If Oscar De La Hoya ever decides to make a full-fledged ring return, he’ll make sure that his corner includes a familiar face: his former trainer, Floyd Mayweather Sr.
“The only person that comes to mind [to train me], the only person that I would ask humbly is Floyd Mayweather Sr.,” De La Hoya, the 47-year-old head Golden Boy Promotions, said on the recent SI Boxing Podcast.
De La Hoya (39-6, 30 KOs) and Mayweather Sr., the father of Floyd Mayweather Jr., famously worked together from late 2000 to 2006 and briefly in 2007. The former multiple-weight titleholder has often expressed his fondness for his old trainer, going so far as to say that he was the best trainer he ever had. Only Mayweather Sr., De La Hoya says, can truly keep him disciplined and whip him into shape for a boxing comeback. After all, his intentions are to engage in a real fight, not just a low-grade exhibition, against a legitimate opponent.
“Floyd Mayweather Sr. is the only trainer that can tell me to wake up at 5 in the morning,” De La Hoya said. “He’s the only trainer who can push my buttons and make me work hard and smart. So I would actually go to him and humbly ask him to do a favor for me.”
Currently, De La Hoya says he is working with a “small team” in Pasadena that monitors his body as he conducts his daily runs and other workouts.
“They’re making sure that all the fibers and muscles and tendons stay strong in order to take it up to the next level,” he said. “And that next level is starting my boxing camp. A serious boxing camp…it’s two or three levels that I have to get by and then step it up a notch and that notch is ultimately is sparring with big time fighters. Fighters who have experience, fighters who are championship caliber.”
De La Hoya’s comments arrive at a time as boxing tries to shakes itself out of a stasis imposed by the Covid-19 pandemic. His company is set to produce its first live boxing show during the pandemic in Indio, Calif. on July 24 featuring Vergil Ortiz in the main event against Samuel Vargas.

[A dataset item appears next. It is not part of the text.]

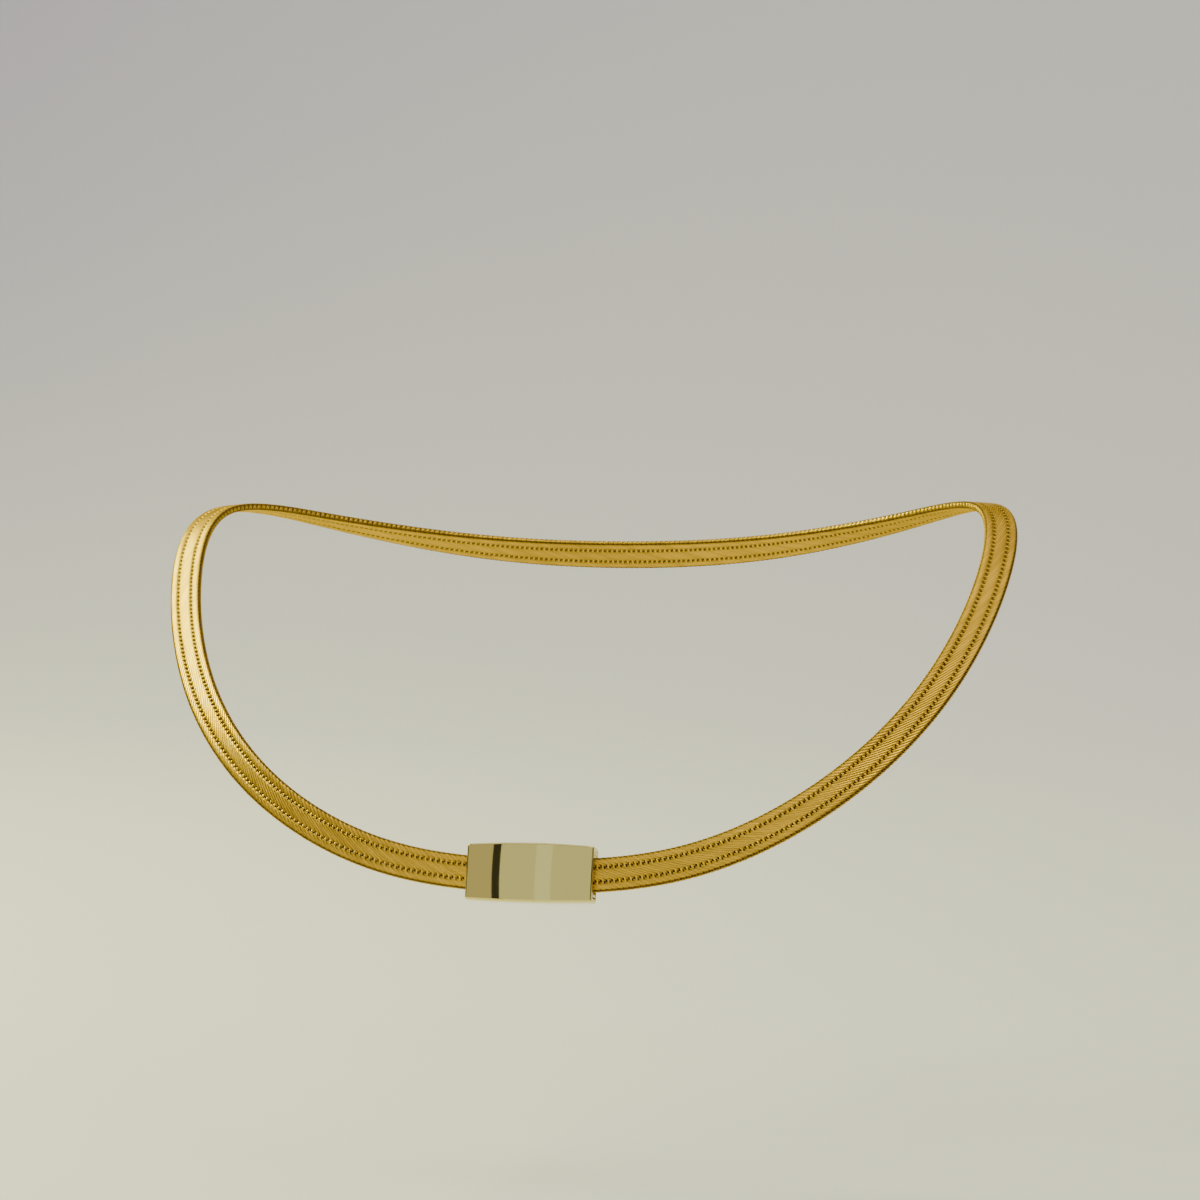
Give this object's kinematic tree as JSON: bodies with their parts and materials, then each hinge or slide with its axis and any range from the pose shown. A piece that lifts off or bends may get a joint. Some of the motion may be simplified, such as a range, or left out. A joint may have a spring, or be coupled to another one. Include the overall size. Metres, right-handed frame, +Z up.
{
  "type": "collar choker necklace",
  "caption": "Flat knitted-wire collar choker with ribbed strips and dotted seams, closed at the front by a polished curved box clasp, kept in its worn shape.",
  "frame": {"origin": "middle of the back of the loop, on the band's inner face where it rests on the nape", "axes": "+Z up, the clasp and the front of the loop towards -Y, +X to the right seen from the front"},
  "size_m": [0.1692, 0.0953, 0.0694],
  "materials": {
    "knitted_gold": "rich yellow gold wire, knitted in fine slanting ribs, bright on the ribs and dark between them",
    "polished_gold": "mirror polished pale yellow gold plate"
  },
  "bodies": {
    "root": {"mesh_band": "knitted_gold", "clasp_box": "polished_gold", "clasp_tongue": "polished_gold"}
  },
  "joints": []
}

That’s one kind of resurgence. As far as his personal comeback goes, De La Hoya’s offered a loose timetable.
“By September, I’m hoping to spar 12 rounds on a regular basis,” he said. “By that time I do want to make that decision of fighting the first quarter of next year.”
He’s confident – despite the wear-and tear, the age, the inactivity – that he can be competitive in today’s landscape.
“I can do some damage to a few fighters out there,” De La Hoya said. “Skill is involved obviously. My power, you never lose power. Maybe my timing will be off a little, but that’s something I have to figure out when Im out there. There’s a lot of thing that come into play, but I strong feel that I can do it.”